Hash Ribbons have crossed bearishly as warned about last week, meaning the short term average for hash rate is below the long term average. This typically coincides with large bearish price movement, but in this case, it also happens after halvings. The halving temporarily decreases the dollar value of the block subsidy, forcing a segment of inefficient miners to turn off their hash rate until the price rises enough to make them profitable again. In other words, this metric is working exactly as expected at this point in the cycle.
Investor Insight
Weekly RSI is crossing back into overbought territory, which historically happens at the beginnings of big bull market moves. Weekly RSI of 80+ is the point at which the risk of a significant pull back outweighs the potential upside left in the move.
Derivatives Market Numbers
The derivatives market shows a mix of bullish positioning and cautious hedging. The increase in the Perps Funding Rate and the Futures Annualized Rolling Basis indicates that traders are optimistic about Bitcoin's immediate near-term price action. However, the sharply negative Options 25 Delta Skew suggests that options traders have increased their downside hedging, typically interpreted as being more pessimistic. This could be due to approaching resistance at previous ATHs or uncertainty over the ETH ETF approvals.
Perps Funding Rate has increased slightly WoW and significantly over the past month, indicating a growing optimism and bullish sentiment among traders. The higher the funding rate goes the more bullish market sentiment gets.
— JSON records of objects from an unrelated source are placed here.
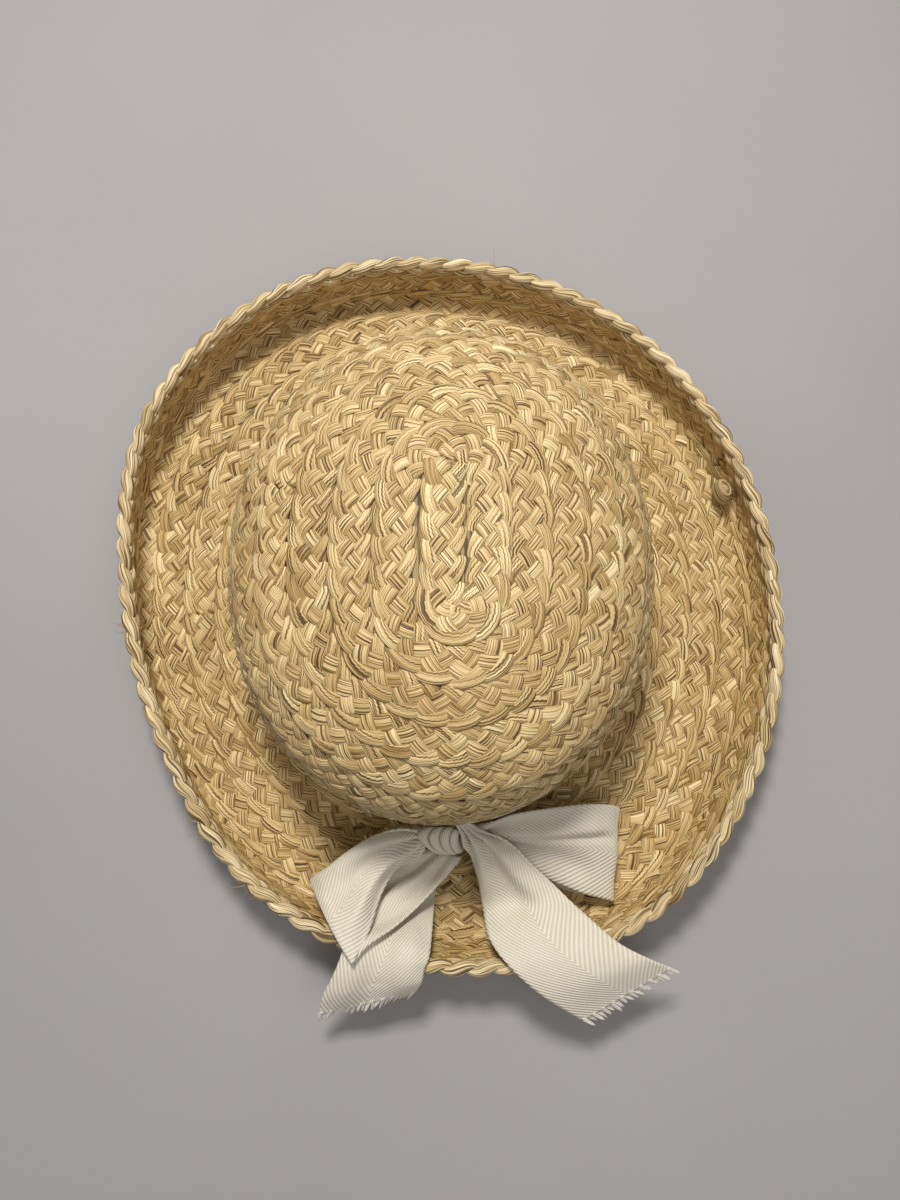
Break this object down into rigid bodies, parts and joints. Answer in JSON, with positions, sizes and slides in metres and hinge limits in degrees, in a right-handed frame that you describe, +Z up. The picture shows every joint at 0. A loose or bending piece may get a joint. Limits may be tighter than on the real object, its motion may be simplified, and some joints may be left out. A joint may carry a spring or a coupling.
{
  "type": "raffia boater hat",
  "caption": "Raffia sun hat sewn from rows of plait: rounded hollow crown, brim turned up all round with a rope-like rim, and a cotton twill ribbon tied in a bow at the front.",
  "frame": {"origin": "middle of the whole hat's box at the height of the surface that the brim rests on", "axes": "+Z up through the crown, -Y towards the bow at the front, +X to the hat's left as it is worn, which is the right of someone who faces the bow"},
  "size_m": [0.313, 0.3606, 0.106],
  "materials": {
    "raffia": "natural raffia plait, matt with a slight sheen along the fibres",
    "raffia_rim": "natural raffia rope plait, pale and frayed",
    "ribbon": "ivory cotton herringbone twill, matt"
  },
  "bodies": {
    "root": {"crown_top": "raffia", "crown_shoulder": "raffia", "crown_side": "raffia", "brim_floor": "raffia", "brim_wall": "raffia", "rim_braid": "raffia_rim", "rim_knot": "raffia_rim", "hat_band": "ribbon", "bow_knot": "ribbon", "left_loop": "ribbon", "right_loop": "ribbon", "left_tail": "ribbon", "right_tail": "ribbon"}
  },
  "joints": []
}
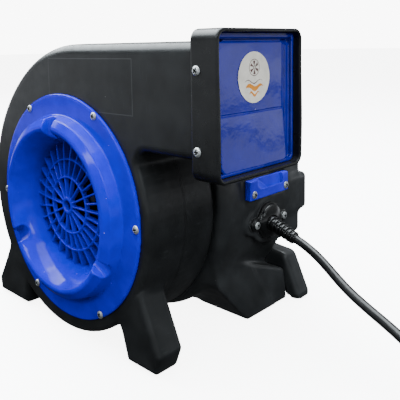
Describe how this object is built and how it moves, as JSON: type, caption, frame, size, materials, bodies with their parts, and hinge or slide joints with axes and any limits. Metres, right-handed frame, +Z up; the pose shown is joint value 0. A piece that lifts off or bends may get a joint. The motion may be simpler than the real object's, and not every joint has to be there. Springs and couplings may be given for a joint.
{
  "type": "centrifugal air mover",
  "caption": "Small centrifugal blower with a round guarded side intake, scroll housing on moulded feet, square outlet collar with a hinged flap valve, motor drum and power cord.",
  "frame": {"origin": "point where the fan axis meets the front face of the intake flange", "axes": "+Y along the fan axis into the machine, +X the way the air leaves, +Z up"},
  "size_m": [0.7163, 0.3105, 0.3654],
  "materials": {
    "black_plastic": "satin, faint moulding texture",
    "black_gloss": "semi-gloss",
    "blue_plastic": "gloss",
    "grey_nylon": "matte",
    "zinc_steel": "zinc plated",
    "bright_steel": "ground",
    "bearing_steel": "polished",
    "die_cast": "as cast",
    "painted_steel": "satin paint",
    "core_steel": "laminated",
    "copper_winding": "varnished",
    "capacitor_can": "matte",
    "brass_pins": "bright",
    "black_rubber": "satin",
    "label_film": "printed film"
  },
  "bodies": {
    "housing": {"bearing_outer_rings": "bearing_steel", "body_gasket": "black_rubber", "bolt_nuts": "zinc_steel", "bracket_screws": "zinc_steel", "capacitor": "capacitor_can", "capacitor_clip": "zinc_steel", "collar_screws": "zinc_steel", "cord_gland": "black_gloss", "cover_screws": "zinc_steel", "flap_frame": "blue_plastic", "flap_pin": "bright_steel", "foot_pads": "black_rubber", "front_end_shield": "die_cast", "gland_gasket": "black_rubber", "gland_screws": "zinc_steel", "intake_ring": "blue_plastic", "intake_screws": "zinc_steel", "motor_housing": "black_plastic", "motor_lead": "black_rubber", "motor_plate": "zinc_steel", "motor_shell": "painted_steel", "outlet_collar": "black_gloss", "plate_screws": "zinc_steel", "plug_body": "black_rubber", "plug_pins": "brass_pins", "power_cord": "black_rubber", "rear_cover": "black_plastic", "rear_end_shield": "die_cast", "rear_vent": "black_gloss", "scroll_housing": "black_plastic", "stator_core": "core_steel", "stator_windings": "copper_winding", "strain_relief": "black_rubber", "strap_bracket": "blue_plastic", "terminal_block": "capacitor_can", "terminal_rail": "zinc_steel", "through_bolts": "zinc_steel", "vent_screws": "zinc_steel"},
    "fan": {"impeller": "grey_nylon", "impeller_washer": "zinc_steel", "impeller_nut": "zinc_steel", "motor_shaft": "bright_steel", "rotor_core": "core_steel", "bearing_inner_rings": "bearing_steel", "bearing_balls": "bearing_steel", "cooling_fan": "grey_nylon"},
    "flap": {"outlet_flap": "blue_plastic", "flap_label": "label_film"}
  },
  "joints": [
    {"name": "fan_spin", "type": "hinge", "parent": "housing", "child": "fan", "pos_m": [0, 0, 0], "axis": [0, 1, 0], "continuous": true},
    {"name": "flap_hinge", "type": "hinge", "parent": "housing", "child": "flap", "pos_m": [0.2345, 0.068, 0.1982], "axis": [0, -1, 0], "range_deg": [0, 75]}
  ]
}
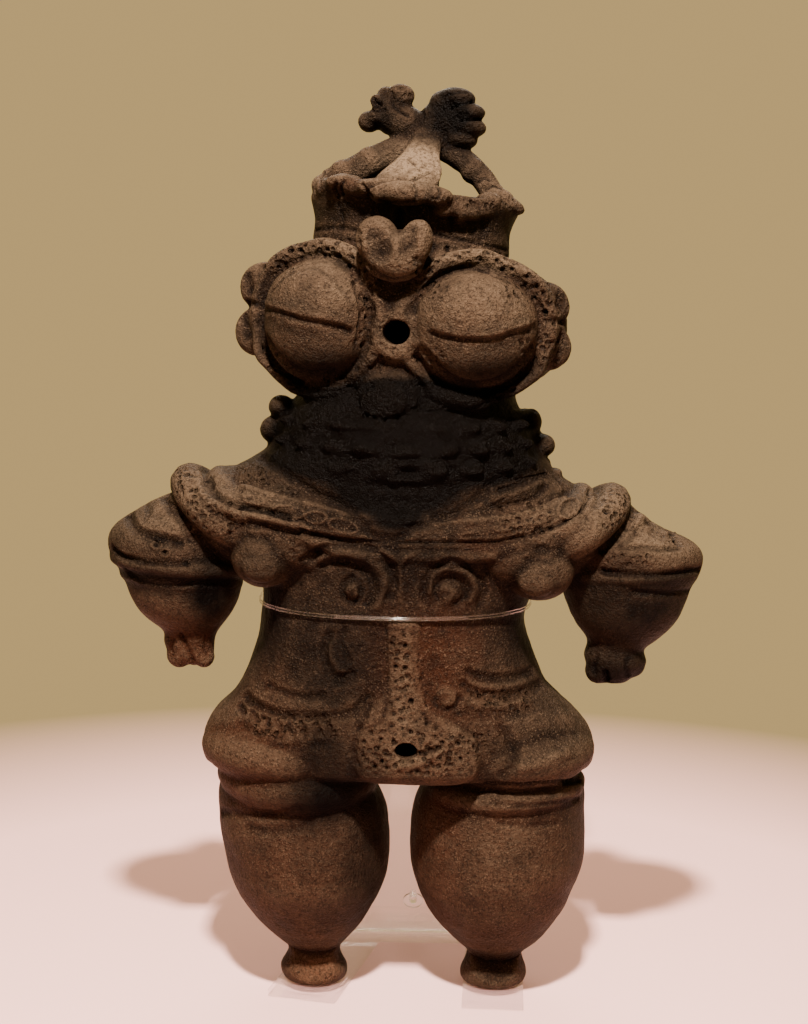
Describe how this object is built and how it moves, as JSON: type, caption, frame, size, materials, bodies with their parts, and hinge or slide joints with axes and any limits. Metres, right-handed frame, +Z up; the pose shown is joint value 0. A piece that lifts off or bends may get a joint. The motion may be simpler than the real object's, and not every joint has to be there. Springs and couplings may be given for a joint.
{
  "type": "goggle-eyed dogu figure",
  "caption": "Goggle-eyed fired-clay figure with an openwork crown and swollen limbs, held upright by a clear stand and waist line.",
  "frame": {"origin": "on the ground under the middle of the whole outline", "axes": "+Z up, the figure faces -Y, +X to the right of someone who looks at its face"},
  "size_m": [0.2352, 0.123, 0.3612],
  "materials": {
    "fired_clay": null,
    "clear_acrylic": "clear polished acrylic",
    "clear_line": "clear tube"
  },
  "bodies": {
    "root": {"dogu_figure": "fired_clay", "stand_base": "clear_acrylic", "stand_upright": "clear_acrylic", "stand_screw": "clear_acrylic", "waist_line": "clear_line"}
  },
  "joints": []
}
Futures Annualized Rolling Basis is also rising slightly, indicating increasing expectations for future price rises. This number is the difference between spot and a futures contract expiring in 3 months. IOW, traders can buy spot bitcoin and simultaneously sell a futures contract expiring in 3 months and capture this spread of 10%. It increases as the quarterly futures contract increases due to expectations of future price gains.
Investor Insight
Leverage is starting to come back to the market. After last week’s update where I said it looked as if traders were coming back into the market after a post-halving pause, this week they are starting to establish positions and increase leverage slightly. We might not break straight through to new highs, but the potential for a strong spike in price is rising.
Perps Funding Rate is right near the 50 percentile for historic back-tested range. That means it can get a lot more bullish. When this number gets to 25-30% it is time to pay attention for a large deleveraging correction.
Macro Metrics Affecting Bitcoin
The consensus measures of liquidity in the financial system, M2 Money Supply and Central Bank Assets, are beginning to turn positive as seen in the WoW and MoM numbers, signaling an end to the globally synchronized tightening cycle used to halt consumer price rises. However, more modern measures of the money supply like ODL and Net Liquidity are falling.
Other Deposits ODL is a recently added metric that appears on the Federal Reserve's H.8 report that comes out every Wednesday. It is a more narrow version of M2 that does not include currency or retail money market funds. These are taken out to focus on high-powered, more impactful money. We typically do not use cash for very large economically significant payments, and money market funds do not act as a medium of exchange.
ISM PMI has been in contraction territory for 17 of the last 18 months. Only March was positive at 50.30. Since manufacturing is often a leading indicator of economic performance, continuous contraction in this sector can signal broader economic troubles.
Investor Insight
Overall, our macro metrics are still signaling a coming recession starting later this year or first half of next year. Bitcoin should benefit in this pre-recession period because it is a hedge against the deflation of a recession with no counterparty risk, and a hedge against the inevitable government response of large deficit spending.